■ DATA EXTRACT:
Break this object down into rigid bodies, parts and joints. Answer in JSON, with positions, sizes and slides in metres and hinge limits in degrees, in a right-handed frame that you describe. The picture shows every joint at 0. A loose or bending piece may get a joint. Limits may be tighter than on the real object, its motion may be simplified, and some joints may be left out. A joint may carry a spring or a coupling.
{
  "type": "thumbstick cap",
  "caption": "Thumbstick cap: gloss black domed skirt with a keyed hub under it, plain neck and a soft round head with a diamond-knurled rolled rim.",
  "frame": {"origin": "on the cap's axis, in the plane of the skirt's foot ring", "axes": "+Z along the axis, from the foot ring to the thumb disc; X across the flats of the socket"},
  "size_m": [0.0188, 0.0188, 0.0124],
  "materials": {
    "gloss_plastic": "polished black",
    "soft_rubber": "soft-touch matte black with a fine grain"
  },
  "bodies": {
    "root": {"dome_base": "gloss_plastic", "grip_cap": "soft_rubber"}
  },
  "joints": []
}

■ EXERCISE: Copy out each line of the data containing the string "with".

■ RESPONSE:
Break this object down into rigid bodies, parts and joints. Answer in JSON, with positions, sizes and slides in metres and hinge limits in degrees, in a right-handed frame that you describe. The picture shows every joint at 0. A loose or bending piece may get a joint. Limits may be tighter than on the real object, its motion may be simplified, and some joints may be left out. A joint may carry a spring or a coupling.
  "caption": "Thumbstick cap: gloss black domed skirt with a keyed hub under it, plain neck and a soft round head with a diamond-knurled rolled rim.",
    "soft_rubber": "soft-touch matte black with a fine grain"